Is Marathon worth it in 2026?

If you’re a competitive FPS player who wants a skill-expressive extraction shooter with deep build options, yes. If you want a relaxed scavenging experience or primarily play solo, the $40 is harder to justify when ARC Raiders covers those needs more comfortably and has more maps available right now.

Can you play ARC Raiders without a squad?

Yes, and it’s genuinely viable. The matchmaking system places solo players in separate lobbies, and reviewers with 20+ hours of solo play report rarely being outgunned. Level 40+ players can opt into Solo vs Squads mode for harder runs with an XP bonus.

Which game has better content at launch?

ARC Raiders has more content volume — six maps, five months of updates, rotating conditions.

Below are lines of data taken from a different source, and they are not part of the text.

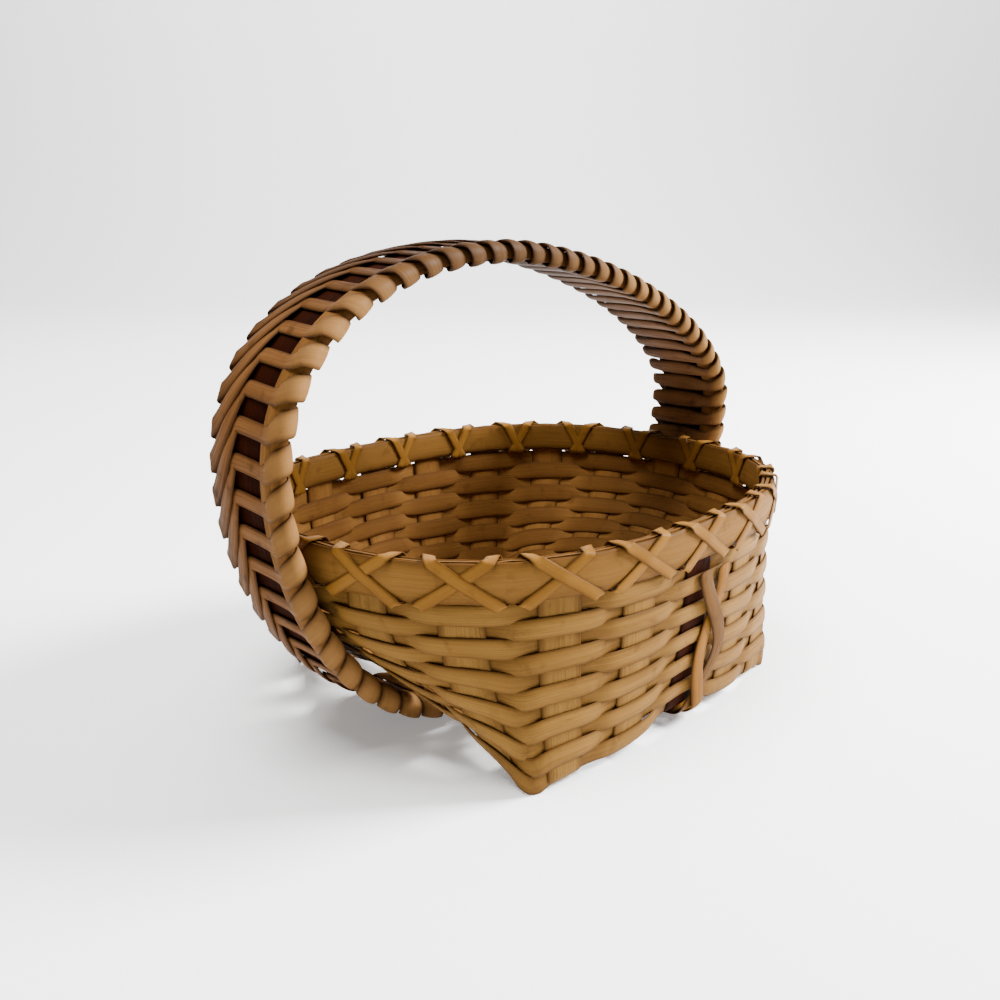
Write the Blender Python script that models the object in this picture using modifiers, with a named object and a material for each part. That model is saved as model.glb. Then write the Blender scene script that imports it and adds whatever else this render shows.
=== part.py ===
"""Square-based splint basket with a round rim, a cross-lashed rim band and a wound hoop handle.

Metres, +Z up. X runs from one leg of the handle to the other. The origin lies under the middle
of the basket, on the surface that its four corner feet stand on.
"""
import functools
import math

import bmesh
import bpy
import numpy as np
from mathutils import Vector

# Rim and base
rim_half_length = 0.1045
rim_half_width = 0.0878
rim_height = 0.0802
rim_roundness = 2.5
wall_spread_length = 0.0321
wall_spread_width = 0.0117
base_pull_length = 0.0060
base_bow_width = 0.0044
base_back_draw = 0.0095
base_back_taper = 0.0110
base_lift_length = 0.0210
base_lift_width = 0.0056
base_arch_power = 1.2
base_bump_power = 12
base_corner_height = 0.0007
base_edge_clearance = 0.0032
wall_bulge = 0.96
foot_wear = 0.0006
foot_half_width = 0.0032

# Upright splints and the weavers that go round them
sides = 4
splints_per_side = 5
upright_width = 0.0154
upright_thickness = 0.0010
weaver_rows = 11
weaver_thickness = 0.0009
weaver_gap = 0.0006
weaver_turn = 0.0007
weave_slack = 0.0003
fit_gap = 0.0003
upright_top_drop = 0.0030

# Rim hoops, the filler between them and the cross lashing
outer_hoop_height = 0.0127
outer_hoop_thickness = 0.0020
inner_hoop_height = 0.0115
inner_hoop_thickness = 0.0018
filler_height = 0.0022
filler_thickness = 0.0010
filler_drop = 0.0002
lashing_width = 0.0036
lashing_thickness = 0.0008
lashing_slack = 0.0010
lashing_reach_share = 0.37
lashing_outer_rise = 0.0020
lashing_inner_rise = 0.0032

# Handle hoop: a round rod at its near edge and a flat dark core, wound with three splints
handle_top_height = 0.1690
handle_top_lean = 0.0222
handle_waist_height = 0.1012
handle_foot_height = 0.0053
handle_left_clearance = 0.0166
handle_right_clearance = 0.0166
handle_foot_inset = 0.0274
handle_top_left_roundness = 2.24
handle_top_right_roundness = 1.62
handle_foot_roundness = 1.92
hoop_stations = 72
edge_rod_radius = 0.0026
edge_rod_place = -0.0160
edge_rod_rings = 2
dark_core_width = 0.0136
dark_core_place = -0.0040
core_thickness = 0.0020
winding_strands = 3
winding_rungs = 66
winding_width = 0.0044
winding_thickness = 0.0011
winding_bend_place = 0.0044
winding_far_place = 0.0192
winding_fold_reach = 0.0032
winding_swing_share = 0.15
winding_shares = (0.10, 0.25, 0.40, 0.50)

# Cross band on the middle splint of the narrow direction
cross_braid_width = 0.0046
cross_braid_thickness = 0.0009
cross_braid_reach = 0.0056
cross_braid_rise = 0.0015
cross_braid_place = 0.0062
cross_braid_turns = 4.1
cross_braid_start_turn = 0.2
cross_braid_steps = 34

floor_cutter_size = 0.30

# Samples along smooth curves, and the shares of a pitch or path over which a direction is taken
fine_steps = 720
profile_steps = 32
side_step_share = 0.05
bend_share = 0.0156
weld_distance = 0.0000003

base_half_length = rim_half_length - wall_spread_length
base_half_width = rim_half_width - wall_spread_width
handle_left_reach = rim_half_length + handle_left_clearance
handle_right_reach = rim_half_length + handle_right_clearance
handle_foot_flat = base_half_length - handle_foot_inset
splint_count = sides * splints_per_side
weave_offset = upright_thickness / 2 + fit_gap + weave_slack + weaver_thickness / 2
base_offset = upright_thickness / 2 + fit_gap / 2
hoop_zone = outer_hoop_height + lashing_thickness + 4 * fit_gap
core_lift = core_thickness / 2 + fit_gap + winding_thickness / 2
edge_rod_lift = edge_rod_radius + 4 * fit_gap + winding_thickness / 2
winding_near_place = edge_rod_place - edge_rod_radius - fit_gap - winding_thickness / 2
cross_braid_lift = weave_offset + weaver_thickness / 2 + fit_gap
cross_braid_lift += cross_braid_rise + cross_braid_thickness / 2


def superellipse_radius(angle, half_x, half_y, roundness):
    """Distance from the middle to a superellipse in one direction."""
    x_share = abs(math.cos(angle)) / half_x
    y_share = abs(math.sin(angle)) / half_y
    return (x_share ** roundness + y_share ** roundness) ** (-1 / roundness)


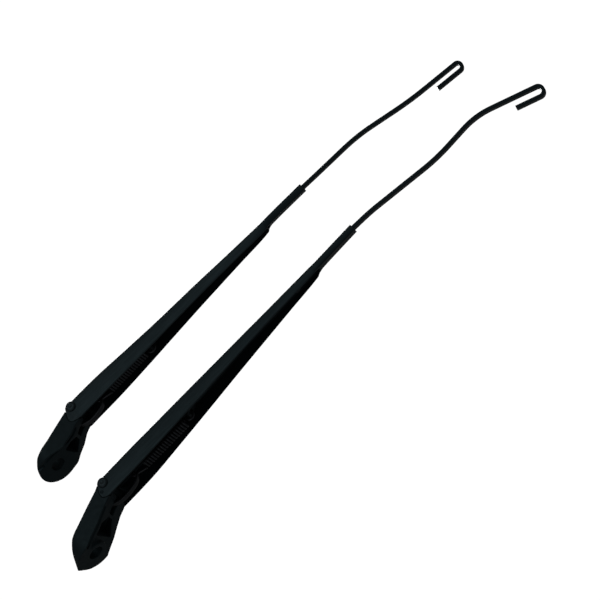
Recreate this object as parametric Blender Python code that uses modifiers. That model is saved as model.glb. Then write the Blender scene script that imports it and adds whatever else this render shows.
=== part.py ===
"""Pair of windshield wiper arms: two cast heads, pressed-steel channels, tension springs and flat hook bars.

Each arm runs along +X from its splined head to its blade hook, with +Z away from the glass and its hinge
axis along Y. The origin is the middle of the passenger head's spindle bore, on its underside. Sizes that
describe the arms are in millimetres; MM turns them into metres as the meshes are made.
"""

import math

import bmesh
import bpy
from mathutils import Matrix, Vector

MM = 0.001

# ---- Sizes that both arms share -------------------------------------------------------------------------

SHEET = 1.2  # wall of the pressed channel
GAP = 0.3  # clearance between neighbouring pieces
BAR_WIDTH, BAR_THICK = 9.0, 3.0  # flat bar of the hook
BAR_EDGE = 0.45  # chamfer along the bar
SLEEVE_WIDTH = BAR_WIDTH + 2 * (SHEET + GAP)
SLEEVE_HEIGHT = BAR_THICK + 2 * (SHEET + GAP)
BAR_DEPTH = SHEET + GAP + BAR_THICK / 2  # from the channel's back to the bar's middle
BACK_ROUND = 2.0  # outside radius along the channel's back
# Rounded end of the cheeks, as angle and reach about the hinge pin: round the rivet, then down to a corner.
CHEEK = [(90, 5.0), (120, 5.0), (150, 5.0), (180, 5.6), (200, 7.0), (215, 9.6), (226, 11.8), (236, 12.6),
         (252, 12.6), (270, 12.6)]
BACK_START = 5.1  # the channel's back begins this far past the hinge pin
RIVET_RADIUS = 3.0
RIVET_HEAD_THICK = 1.5
BUSH_WALL = 0.9
BUSH_FLANGE, BUSH_FLANGE_RADIUS = 0.8, 4.8
BUSH_LENGTH = 4.5
LINK_PIN_RADIUS = 2.0
LINK_WIDTH, LINK_THICK = 4.4, 1.8
EYE_RADIUS = LINK_PIN_RADIUS + GAP + LINK_THICK / 2
SLOT_WIDTH = LINK_WIDTH + 1.4  # opening in the head for the link
BAR_HOLE_RADIUS = 2.3
ROD_RIVET_RADIUS = 1.5
SMOOTH_ANGLE = math.radians(35)

# ---- Driving sizes of each arm ---------------------------------------------------------------------------
# "channel" lists x, middle of the bar above the head's underside, width, height, fold and twist in degrees.
# Fold is 0 where the walls stand straight and 1 where they are folded shut under the bar.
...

Marathon has more content depth per session — seven runner shells, 28 weapons, an implant system, and a raid-style endgame zone. ARC Raiders wins on breadth; Marathon wins on ceiling.

Do ARC Raiders and Marathon compete for the same players?

Less than it seems. ARC Raiders targets players who want PvE-flexible, solo-viable, approachable extraction. Marathon targets competitive FPS players who want high-pressure PvP with deep build options. The overlap exists but it’s smaller than the marketing war between them suggests.